### DATA LINES
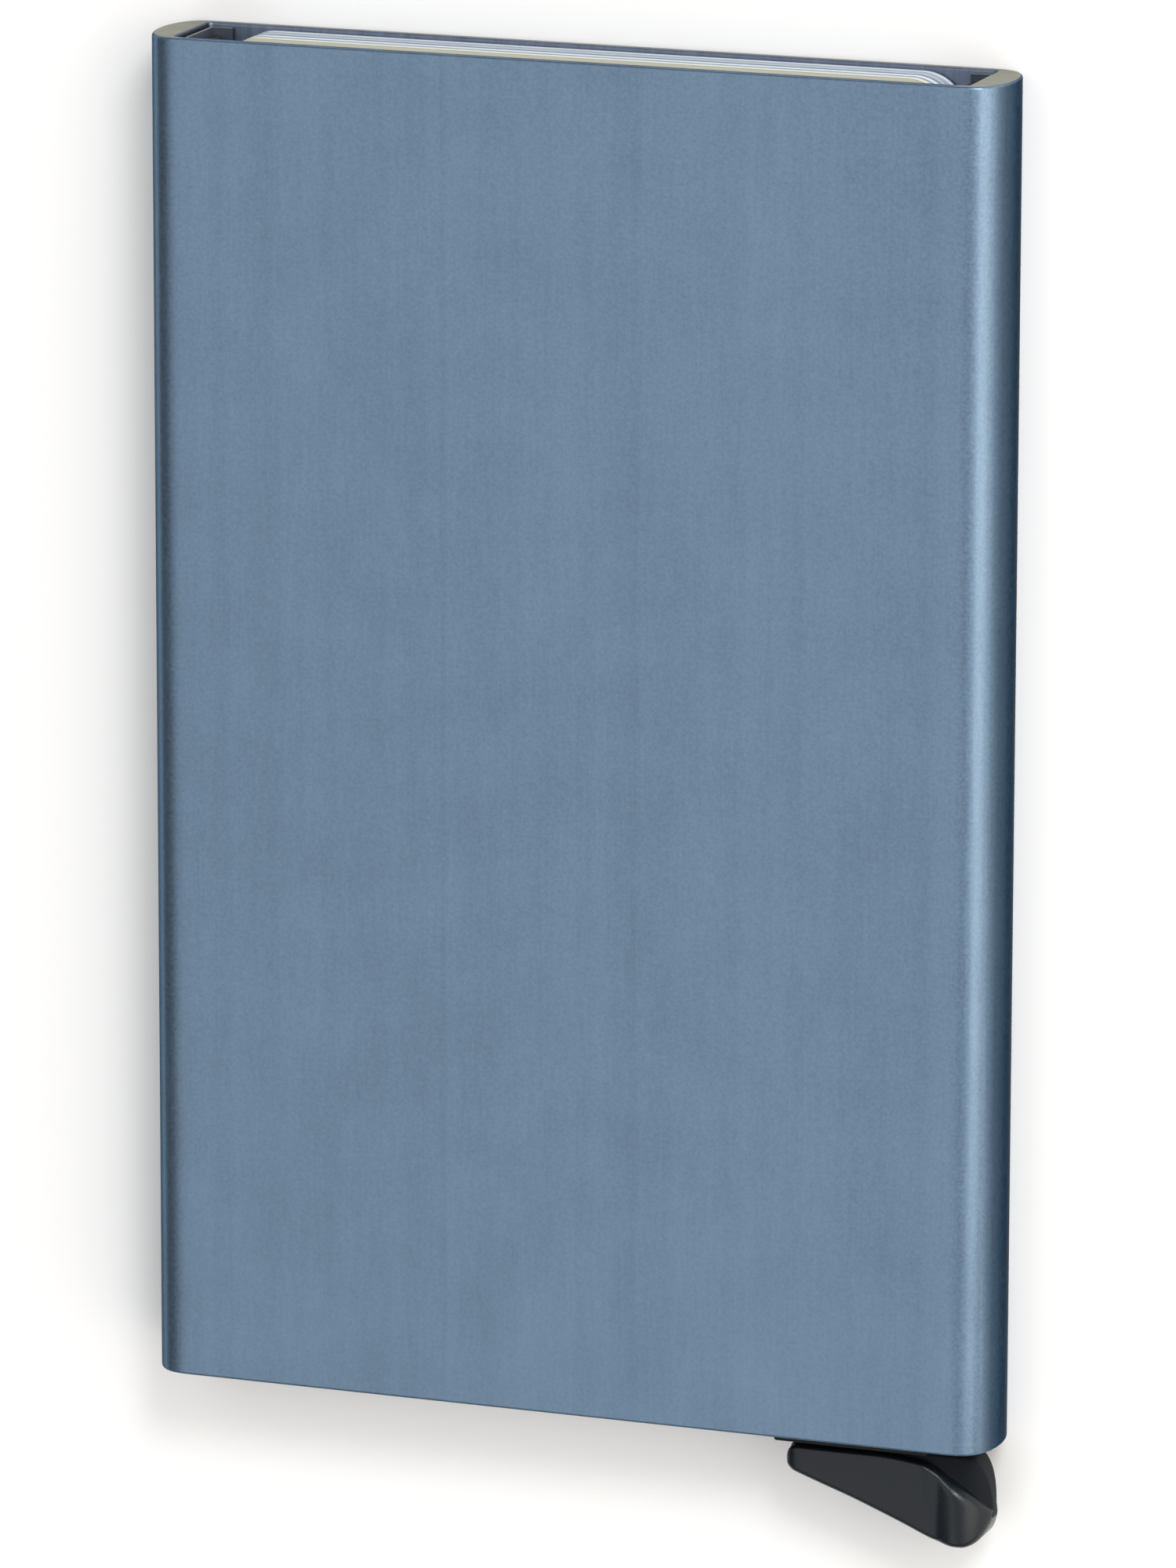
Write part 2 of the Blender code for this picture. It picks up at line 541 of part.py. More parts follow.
def build_lever():
    """Thumb piece, neck, hub and six steps as one moulding, its origin on the pivot."""
    place = (PIVOT_X, PIVOT_Y, 0.0)
    lever = add_object("lever", loft([thumb_section(row) for row in THUMB_SECTION_SHARES]), place)
    neck = rectangle(-NECK_LEFT, RIM_DROP - NECK_OVERLAP, NECK_RIGHT, 0.0)
    root_foot = -ARM_BELOW_PIVOT + STEP_DRAFT / 2
    root = [
        (ROOT_HALF_WIDTH, root_foot),
        (ROOT_HALF_WIDTH, ROOT_SHOULDER),
        (-ROOT_HALF_WIDTH, HUB_RADIUS),
        (-ROOT_REACH, ROOT_RISE),
        (-ROOT_REACH, root_foot),
    ]
    added = [
        add_object("lever_neck", prism(neck, MIDDLE_Z - WEB_HALF, MIDDLE_Z + WEB_HALF), place),
        add_object("lever_hub", cylinder(HUB_RADIUS, HUB_BACK, HUB_FRONT, HUB_FACETS), place),
        add_object("lever_root", prism(root, HUB_BACK + STEP_DRAFT, SLEEVE_FRONT), place),
    ]
    for step in range(STEP_COUNT):
        low = step_back(step) - (LAP if step else 0.0)
        high = step_back(step + 1) if step + 1 < STEP_COUNT else ARM_FRONT
        outline = step_outline(step)
        added.append(add_object(f"lever_step_{step + 1}", prism(outline, low, high), place))
    combine(lever, added, "UNION")

    groove_half = WIRE_RADIUS + FIT
    space_back = spring_bottom() - groove_half
    leg_groove = prism(rectangle(-MOVING_LEG - FIT, -groove_half, 0.0, groove_half),
                       space_back, ARM_FRONT + OVERRUN)
    start = moving_leg_start()
    bmesh.ops.rotate(leg_groove, verts=leg_groove.verts, cent=(0.0, 0.0, 0.0),
                     matrix=Matrix.Rotation(-LEG_RISE, 3, "Z"))
    bmesh.ops.translate(leg_groove, verts=leg_groove.verts, vec=(start[0], start[1], 0.0))
    cuts = [
        add_object("spring_space", cylinder(SPRING_SPACE_RADIUS, HUB_FRONT, ARM_FRONT + OVERRUN,
                                            HUB_FACETS), place),
        add_object("lever_leg_groove", leg_groove, place),
    ]
    combine(lever, cuts, "DIFFERENCE")
    sleeve = add_object("lever_sleeve", cylinder(SLEEVE_RADIUS, HUB_FRONT - LAP, SLEEVE_FRONT,
                                                 HUB_FACETS), place)
    combine(lever, [sleeve], "UNION")
    bore = add_object("lever_bore", cylinder(PIN_RADIUS + PIN_FIT, BASE_BACK, BASE_FRONT,
                                             PIN_FACETS), place)
    combine(lever, [bore], "DIFFERENCE")
    return dress(lever, (0.03, 0.033, 0.037), 0.45)


def build_pivot_pin():
    pin = add_object("pivot_pin", cylinder(PIN_RADIUS, BASE_BACK, BASE_FRONT, PIN_FACETS),
                     (PIVOT_X, PIVOT_Y, 0.0))
    soften(pin, PIN_CHAMFER, math.radians(60.0))
    return dress(pin, (0.55, 0.56, 0.58), 0.3, 1.0)


def spring_bottom():
    """Height of the wire's middle where the coil starts, next to the hub."""
    return HUB_FRONT + FIT + WIRE_RADIUS


def spring_top():
    """Height of the wire's middle where the coil ends, next to the cover."""
    return SLEEVE_FRONT - WIRE_RADIUS


def moving_leg_start():
    """Where the leg that presses on the lever leaves the coil, in pivot coordinates."""
    turn = 1.5 * math.pi - LEG_RISE
    return (COIL_RADIUS * math.cos(turn), COIL_RADIUS * math.sin(turn))


def spring_points():
    """Middle line of the wire: moving leg, coil, fixed leg, in pivot coordinates."""
    low = spring_bottom()
    high = spring_top()
    start = moving_leg_start()
    points = []
    for n in range(LEG_POINTS):
        out = MOVING_LEG * (1 - n / LEG_POINTS)
        x = start[0] - out * math.cos(LEG_RISE)
        y = start[1] + out * math.sin(LEG_RISE)
        points.append((x, y, low))
    first = 1.5 * math.pi - LEG_RISE
    last = 2 * math.pi * (1 + WHOLE_TURNS)
    count = round((last - first) / (2 * math.pi) * COIL_POINTS_PER_TURN)
    for n in range(count + 1):
        turn = first + (last - first) * n / count
        z = low + (high - low) * n / count
        points.append((COIL_RADIUS * math.cos(turn), COIL_RADIUS * math.sin(turn), z))
    for n in range(1, LEG_POINTS + 1):
        points.append((COIL_RADIUS, FIXED_LEG * n / LEG_POINTS, high))
    return points


def least_gap(points, skip):
    """Least clear distance between stretches of the wire that aren't next to each other."""
    best = None
    for a in range(len(points)):
        for b in range(a + skip, len(points)):
            gap = (Vector(points[a]) - Vector(points[b])).length - 2 * WIRE_RADIUS
            best = gap if best is None else min(best, gap)
    return best


def build_return_spring():
    points = spring_points()
    print("return spring least gap to itself, mm:",
          round(least_gap(points, COIL_POINTS_PER_TURN // 2) / MM, 3))
    wire = bpy.data.curves.new("return_spring", "CURVE")
    wire.dimensions = "3D"
    wire.bevel_depth = WIRE_RADIUS
    wire.bevel_resolution = 1
    wire.use_fill_caps = True
    run = wire.splines.new("POLY")
    run.points.add(len(points) - 1)
    for knot, point in zip(run.points, points):
        knot.co = (*point, 1.0)
    spring = bpy.data.objects.new("return_spring", wire)
    spring.location = (PIVOT_X, PIVOT_Y, 0.0)
    bpy.context.scene.collection.objects.link(spring)
    return dress(spring, (0.5, 0.5, 0.52), 0.28, 1.0)


def build_channel(side, name):
    """A thin channel section along the side wall, open towards the cards."""
    outline = [
        (CHANNEL_INNER, CHANNEL_BACK),
        (CHANNEL_OUTER, CHANNEL_BACK),
        (CHANNEL_OUTER, CHANNEL_FRONT),
        (CHANNEL_INNER, CHANNEL_FRONT),
        (CHANNEL_INNER, CHANNEL_FRONT - CHANNEL_WALL),
        (CHANNEL_OUTER - CHANNEL_WALL, CHANNEL_FRONT - CHANNEL_WALL),
        (CHANNEL_OUTER - CHANNEL_WALL, CHANNEL_BACK + CHANNEL_WALL),
        (CHANNEL_INNER, CHANNEL_BACK + CHANNEL_WALL),
    ]
    outline = [(side * x, z) for x, z in outline]
    channel = add_object(name, prism(outline, CHANNEL_FOOT, CHANNEL_TOP, "Y"))
    return dress(channel, (0.05, 0.055, 0.06), 0.6)


def build_grip_strip(side, name):
    """A soft strip in the channel, crowned towards the edges of the cards."""
    outer = CHANNEL_OUTER - CHANNEL_WALL - FIT
    low = CHANNEL_BACK + CHANNEL_WALL + FIT
    high = CHANNEL_FRONT - CHANNEL_WALL - FIT
    half = (high - low) / 2
    outline = [(outer, low), (outer, high)]
    for n in range(CROWN_FACETS + 1):
        turn = math.pi / 2 - math.pi * n / CROWN_FACETS
        x = outer - STRIP_BODY - STRIP_CROWN * math.cos(turn)
        outline.append((x, (low + high) / 2 + half * math.sin(turn)))
    outline = [(side * x, z) for x, z in outline]
    strip = add_object(name, prism(outline, CHANNEL_FOOT, RIM_TOP - STRIP_BELOW_RIM, "Y"))
    return dress(strip, (0.02, 0.02, 0.021), 0.95)


def build_card(number, colour):
    """A blank card standing on its step, its origin at its middle."""
    outline = rounded_rectangle(-CARD_WIDTH / 2, -CARD_LENGTH / 2, CARD_WIDTH / 2, CARD_LENGTH / 2,
                                CARD_CORNER_RADIUS, CARD_CORNER_FACETS)
    place = (0.0, CARD_TOP - CARD_LENGTH / 2, card_back(number - 1) + CARD_THICKNESS / 2)
    card = prism(outline, -CARD_THICKNESS / 2, CARD_THICKNESS / 2)
    return dress(add_object(f"card_{number}", card, place), colour, 0.35)


CARD_COLOURS = ((0.78, 0.8, 0.8), (0.42, 0.45, 0.52), (0.62, 0.72, 0.82), (0.8, 0.77, 0.66))


def build_card_holder():
    clear_scene()
    build_housing()
    build_base_frame()
    build_base_cover()
    build_lever()
    build_pivot_pin()
    build_return_spring()
    for side, word in ((-1, "left"), (1, "right")):
        build_channel(side, f"strip_channel_{word}")
        build_grip_strip(side, f"grip_strip_{word}")
    for number in range(1, CARDS_LOADED + 1):
        build_card(number, CARD_COLOURS[(number - 1) % len(CARD_COLOURS)])


build_card_holder()
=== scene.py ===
"""Looks of the pop-up card holder: satin anodised sleeve, charcoal thumb lever, black base,
four blank cards between two pile strips, seen lying on a pale table."""

import math

import bmesh
import bpy
from mathutils import Euler, Matrix, Vector, noise


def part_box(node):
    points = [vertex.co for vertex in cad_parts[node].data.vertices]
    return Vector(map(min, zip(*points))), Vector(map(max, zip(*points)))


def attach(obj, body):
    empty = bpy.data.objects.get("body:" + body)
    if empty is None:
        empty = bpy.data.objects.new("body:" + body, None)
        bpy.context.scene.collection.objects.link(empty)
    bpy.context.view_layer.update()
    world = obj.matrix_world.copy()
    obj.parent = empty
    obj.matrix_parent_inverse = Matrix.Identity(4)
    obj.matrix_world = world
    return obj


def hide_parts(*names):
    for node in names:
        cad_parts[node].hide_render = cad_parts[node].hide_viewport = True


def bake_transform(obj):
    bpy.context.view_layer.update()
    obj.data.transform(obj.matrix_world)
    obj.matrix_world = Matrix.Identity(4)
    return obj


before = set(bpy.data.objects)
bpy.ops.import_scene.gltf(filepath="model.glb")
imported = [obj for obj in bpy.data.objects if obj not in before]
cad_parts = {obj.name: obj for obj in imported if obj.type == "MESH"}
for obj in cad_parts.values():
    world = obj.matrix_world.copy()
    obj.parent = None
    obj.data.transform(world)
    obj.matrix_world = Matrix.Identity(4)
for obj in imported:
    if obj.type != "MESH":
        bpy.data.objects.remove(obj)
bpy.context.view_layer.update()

MM = 0.001
ORIGIN = (0.0, 0.0, 0.0)
QUARTER_TURN = math.radians(90.0)
BLACK = (0.0, 0.0, 0.0)
WHITE = (1.0, 1.0, 1.0)

# What counts as one point, as flat, as a corner and as smooth in a mesh
WELD = 0.001 * MM
FLAT_UP_TO = math.radians(0.3)
CORNER_FROM = math.radians(60.0)
EASED_FROM = math.radians(40.0)
SMOOTH_UP_TO = math.radians(35.0)
ROUND_SMOOTH_UP_TO = math.radians(50.0)
SMOOTH_ALL_OVER = math.radians(180.0)

# Colours of the finishes, as they are seen in plain light
SLEEVE_COLOUR = (0.166, 0.244, 0.341)
CUT_END_COLOUR = (0.37, 0.37, 0.335)
BORE_COLOUR = (0.18, 0.22, 0.3)
LEVER_COLOUR = (0.004, 0.007, 0.011)
LEVER_WEB_COLOUR = (0.006, 0.008, 0.011)
BASE_COLOUR = (0.01, 0.011, 0.013)
PIN_COLOUR = (0.56, 0.57, 0.58)
WIRE_COLOUR = (0.5, 0.5, 0.52)
CHANNEL_COLOUR = (0.035, 0.042, 0.062)
# Painted highlight: the rails' cut ends are painted paler, for the light line along their ends
CHANNEL_END_HIGHLIGHT_COLOUR = (0.17, 0.175, 0.16)
PILE_COLOUR = (0.012, 0.012, 0.013)
TABLE_COLOUR = (0.97, 0.97, 0.97)
# What is left of the light on bare and dyed aluminium when it is seen at a slant
SLEEVE_SLANT_TINT = (0.25, 0.25, 0.25)
CUT_END_SLANT_TINT = (0.6, 0.6, 0.55)

# Sleeve: the walls, the corners and the bulge are the same as in the part's source. The soft
# bulge is how far in from the side the flat face starts to fall away.
SIDE_BULGE = 2.13 * MM
SOFT_BULGE = 3.9 * MM
FACE_WALL = 0.65 * MM
SIDE_WALL = 2.4 * MM
CHAMBER_CORNER = 0.35 * MM
RIM_ROUNDING = 0.22 * MM
RIM_SEGMENTS = 4
SLEEVE_SEGMENTS = 128
# A face looks out of an end from this Y of its normal, and the inside starts this far up the
# rounding of the rims
SLEEVE_END_FACING = 0.9
INSIDE_STARTS = 0.9
# Faint darker lines that the die left along the sleeve: place across, half width, depth
DIE_LINES = (
    (-8.85 * MM, 0.35 * MM, 0.05),
    (5.4 * MM, 0.55 * MM, 0.045),
    (26.3 * MM, 1.2 * MM, 0.025),
)

# Cards: corner and edge, and the way from the middle of a card to its print and its face
CARD_CORNER = 3.18 * MM
CARD_EDGE_ROUNDING = 0.045 * MM
CARD_EDGE_SEGMENTS = 2
CARD_SEGMENTS = 96
PRINT_LAYER_MM = (0.29, 0.32)
FACE_LAYER = (0.355 * MM, 0.375 * MM)
CARD_PRINT_COLOUR = (0.1, 0.13, 0.22)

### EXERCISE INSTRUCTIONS
Read the data above and count the lines that include "names". Answer only with the count.

### RESULT BELOW
2